Je vous parlais, un de ces jours derniers, des tentations de l’Oblat. Je dois ajouter que les Oblats doivent s'attendre à de grands travaux. Notre vie extérieure n'est pas dure, mais il y a chez nous un travail énorme pour remplir notre devoir, pour bien faire notre Directoire. C'est une chaîne, comme dit saint Paul, que nous devons porter du matin au soir, et du soir au matin. Voilà la raison pour laquelle nous sommes facilement portés au découragement. Mais tenons bon. Soutenons le Seigneur, soutenons sa volonté, et il nous donnera la force nécessaire. Oh mes Amis! aimez bien votre vocation, voyez combien elle est rationnelle. Dieu nous fait signe, il nous appelle, et nous allons avec générosité, avec l'entier exercice de notre volonté, de notre liberté, de notre amour. Comme saint François de Sales a bien compris l'homme, comme il a su comprendre tout le parti qu'on pouvait tirer de nous, et cela sans aucun égard à un exemple ou à un signe quelconque, mais à la volonté divine, uniquement. Ce n'est pas un mot d'ordre qui nous entraîne, c'est nous qui allons spontanément à Dieu.
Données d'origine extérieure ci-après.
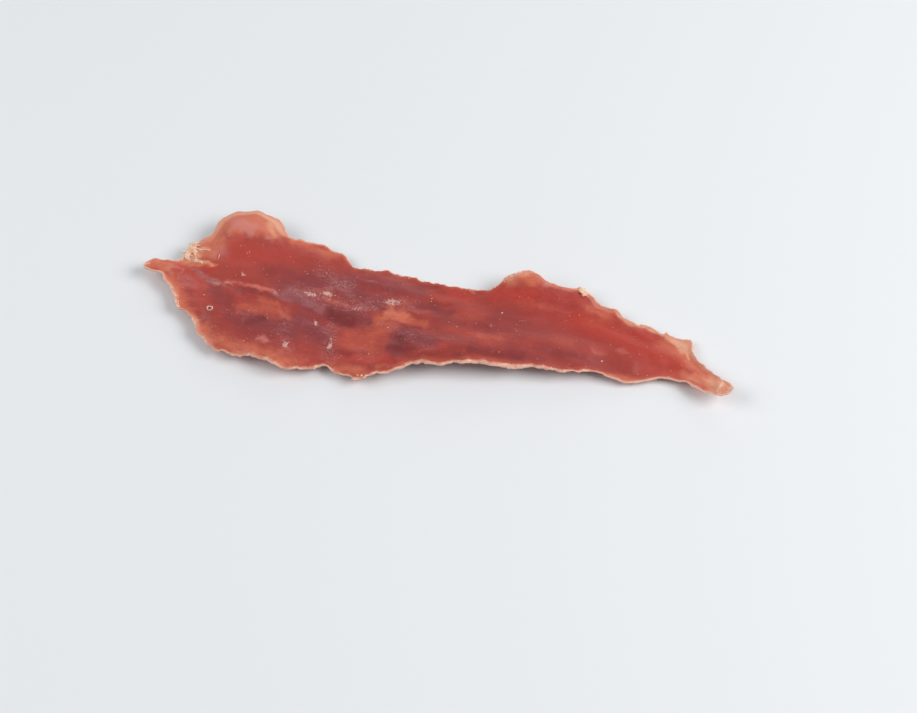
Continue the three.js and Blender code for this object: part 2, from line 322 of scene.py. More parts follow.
# Where the dried rim is broad, pale and crumbly: [x, y, reach, width]
PALE_RIMS = [
    [-80.5, 8, 4, 1.6],
    [-77.5, 13, 3, 1.3],
    [-78.6, -10, 3.5, 1.1],
    [-69, -18.5, 4, 1.2],
    [-44, -25, 4, 1.1],
    [2, -14, 9, 0.85],
    [20, -11, 12, 1.1],
    [19.6, 23, 3, 1.4],
    [41.5, 24.5, 2.5, 1.8],
    [48, 20, 4, 0.9],
    [60, 17, 4, 1.1],
    [67, 16.5, 4, 1],
    [77, 15, 3, 1.4],
    [79.6, 10.6, 2.4, 1.1],
    [83, 6.6, 2.4, 1],
    [91, -1, 3, 1.6],
]
NARROW_RIM = 0.55  # the pale rim anywhere else

# Where light shines through the thin rim: [x, y, reach, width, strength]
CREAM_RIMS = [
    [-77.5, 12.2, 3.5, 1.8, 1.0],
    [-75.2, 16, 3.5, 1.8, 1.0],
    [-74, 20, 3, 2, 1.0],
    [-72, 23.2, 3, 2.2, 1.1],
    [-68, 25.3, 4, 1.8, 1.3],
    [-62, 26.3, 4, 1.7, 1.4],
    [-57.5, 25.5, 3, 2.6, 1.7],
    [-54.5, 22.5, 3, 2.8, 1.7],
    [-91.5, 0.5, 2.5, 1.2, 0.6],
    [-83.6, -4.4, 3, 1, 0.9],
    [-79, -9, 3.6, 1.3, 1.1],
    [-74.4, -14.6, 3, 0.8, 0.6],
    [-71, -17.8, 3, 1.7, 1.6],
    [-67.6, -21.4, 2.6, 1.3, 1.0],
    [-64, -23, 4, 1.2, 0.6],
    [-50, -24.6, 8, 1.1, 0.6],
    [-41, -26, 5, 1.2, 0.7],
    [-20, -23.5, 6, 1, 0.6],
    [-50, 21, 4, 0.6, 1.5],
    [-43, 19, 4, 0.6, 1.5],
    [-36.5, 17, 3.4, 0.6, 1.5],
    [18.6, 22, 2.2, 1.8, 1.5],
    [22, 24.6, 2.6, 2.1, 1.8],
    [55, 19.4, 2, 1.9, 3],
    [58, 17.8, 2, 1.9, 3],
    [61.4, 16.8, 1.6, 0.7, 3],
    [64.6, 16.6, 1.8, 1.3, 3],
    [68, 16.4, 1.6, 0.7, 3],
    [71.4, 16.2, 2.4, 1.7, 2.4],
    [75, 15.8, 2.6, 3.6, 1.7],
    [78, 13.6, 2.4, 2.6, 1.6],
    [79.6, 10.6, 2.4, 1.3, 1.4],
    [83, 6.5, 2.6, 1.2, 1.3],
    [87, 3.2, 2.4, 1.6, 1.1],
    [90.5, 0, 3, 2.2, 1.2],
    [87, -3.2, 3, 1.6, 1.0],
    [57, -3.8, 8, 1, 0.6],
]

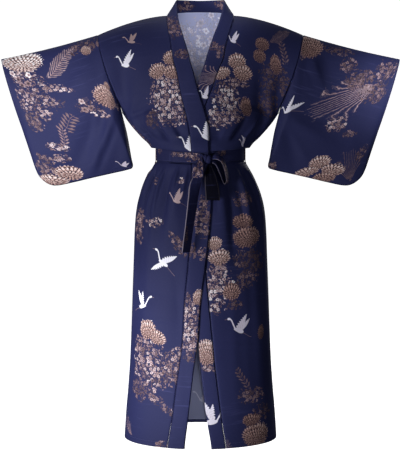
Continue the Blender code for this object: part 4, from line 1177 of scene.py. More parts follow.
FRONT_RIGHT_PRINT = print_of(
    birds=[
        (126, 62, -24, 27, 0, 1, 1), (132, 40, -22, 18, 0, 0.6), (190, 146, -28, 27, -14, 1, 3),
        (176, 198, -20, 24, 0, 0.68, 1), (164, 261, -30, 28, -26, 1, 4), (142, 302, 28, 28, 0, 1),
    ],
    mums=[
        (171, 58, 17, 15, 0, 0.6), (157, 71, 17, 15, 25, 0.6), (173, 72, 20, 14, 0, 0.58),
        (147, 330, 18, 18, 0, 0.6), (157, 337, 18, 13, -30, 0.62),
    ],
    clusters=[
        (173, 84, 22, 14, 0, 0.7), (168, 101, 40, 46, 0, 0.88), (184, 110, 14, 26, 20, 0.7),
        (153, 118, 18, 22, 0, 0.35), (173, 121, 14, 10, 0, 0.75), (181, 181, 7, 6, 0, 0.9),
        (156, 181, 7, 7, 0, 0.5), (140, 219, 14, 18, 0, 0.62), (153, 223, 18, 9, 0, 0.85),
        (139, 232, 12, 22, 0, 0.55), (178, 244, 10, 22, 35, 0.55), (142, 346, 20, 20, 0, 0.58),
        (148, 364, 34, 48, 0, 0.72), (176, 362, 40, 20, 22, 0.7), (160, 376, 40, 20, 5, 0.66),
        (185, 380, 22, 14, -30, 0.5), (138, 388, 18, 22, 0, 0.42), (154, 397, 28, 9, -35, 0.6),
        (166, 408, 16, 7, -40, 0.6), (161, 448, 14, 10, 0, 0.6),
    ],
    sprigs=[(128, 424, 12, 22, 15, 0.6)],
)
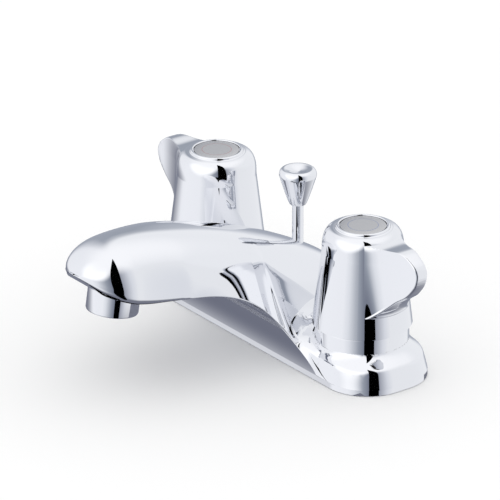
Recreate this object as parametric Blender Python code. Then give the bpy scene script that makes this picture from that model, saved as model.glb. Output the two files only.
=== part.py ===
"""Centerset bathroom faucet: one cast body with two quarter-turn valves, winged handles and a lift rod.

Metres, +Z up. The origin is on the deck's underside, midway between the two valve axes.
+X runs to the cold side, and the spout points along -Y.
"""

import math

import bmesh
import bpy
from mathutils import Matrix, Vector

MM = 0.001
GAP = 0.3 * MM
ROUND_STEPS = 24

# Deck
VALVE_CENTRES = 101.6 * MM
DECK_END = 27.6 * MM
DECK_HALF_LENGTH = VALVE_CENTRES / 2 + DECK_END
DECK_HALF_DEPTH = 23.1 * MM
DECK_END_FLAT = 3.6 * MM
DECK_CORNER = DECK_HALF_DEPTH - DECK_END_FLAT
FOOT_HEIGHT = 2.4 * MM
FOOT_LEDGE = 0.35 * MM
PILLOW_TOP = 14.4 * MM
PILLOW_ROLL = 8.4 * MM
CROWN_ROLL = 6.5 * MM
DECK_WALL = 3.2 * MM
RECESS_DEPTH = 7.5 * MM
RECESS_BOSS_INSET = 6.6 * MM
RECESS_BOSS_RADIUS = DECK_HALF_DEPTH - RECESS_BOSS_INSET

# Spout
SPOUT_TIP_Y = -109.5 * MM
SPOUT_TIP_Z = 52.6 * MM
SPOUT_TIP_RADIUS = 19.6 * MM
SPOUT_ROOT_HALF_WIDTH = 28.5 * MM
SPOUT_BACK_HALF_WIDTH = 25.5 * MM
SPOUT_ROOT_Y = -34.0 * MM
SWEEP_JOIN_Y = -63.0 * MM
SWEEP_JOIN_Z = 38.6 * MM
CROWN_PEAK_Y = -86.0 * MM
CROWN_PEAK_Z = 64.8 * MM
CROWN_BACK_Y = 14.0 * MM
CROWN_BACK_Z = 33.5 * MM
FRONT_FLARE = 22.0 * MM
FRONT_FLARE_LENGTH = 3.3 * MM
LIP_HEIGHT = 0.9 * MM
LIP_START = 3.0 * MM
WATERWAY_RADIUS = 5.0 * MM
CROSS_WATERWAY_RADIUS = 2.8 * MM
CROSS_WATERWAY_Z = 9.5 * MM
CASTING_WALL = 3.0 * MM
CORE_HEIGHT = 23.0 * MM

# Pedestals
COLLAR_RADIUS = 19.6 * MM
COLLAR_TOP = 21.3 * MM
FLARE_WIDTH = 1.7 * MM
FLARE_HEIGHT = 5.4 * MM
FLARE_DEPTH = 4.4 * MM
PEDESTAL_ROOT = 7.15 * MM
VALVE_BORE_RADIUS = 11.6 * MM
VALVE_SEAT_Z = 7.0 * MM
SHANK_SOCKET_RADIUS = 10.6 * MM
SHANK_SOCKET_TOP = 5.0 * MM
PORT_RADIUS = 4.0 * MM

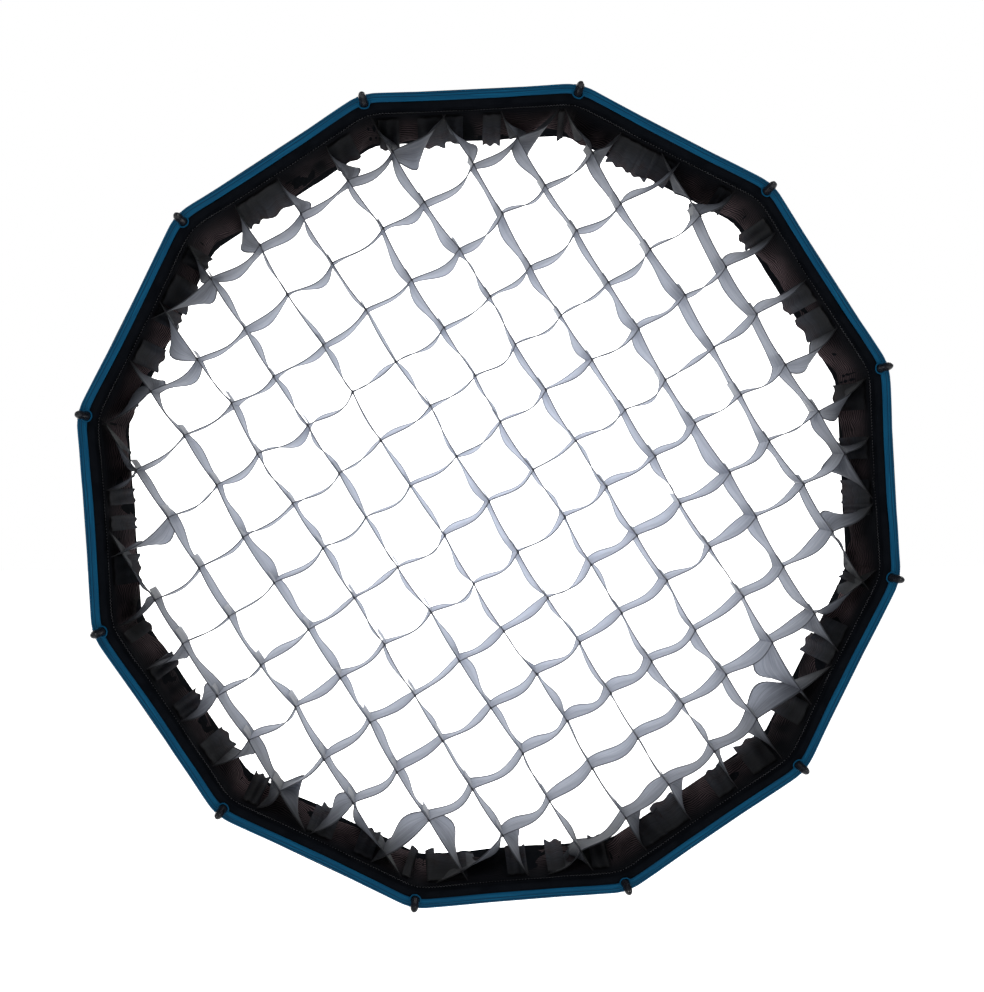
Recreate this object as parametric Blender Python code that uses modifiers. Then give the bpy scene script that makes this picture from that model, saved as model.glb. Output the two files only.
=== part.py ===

Pendant cette année, si nous sommes fidèles à cet adieu que je vous adresse, soyez sûrs que votre année sera fructueuse, et pour vous et pour les autres. Que la bonne Mère demande à Notre-Seigneur cette bénédiction pour vous, cette bénédiction qu'il donnait aux patriarches, la bénédiction du ciel, et la bénédiction de la terre. C'est-à-dire, une bénédiction qui s'étende à tout, pour que du côté du ciel et du côté de la terre nous trouvions toujours les moyens nécessaires pour arriver au but que nous nous proposons.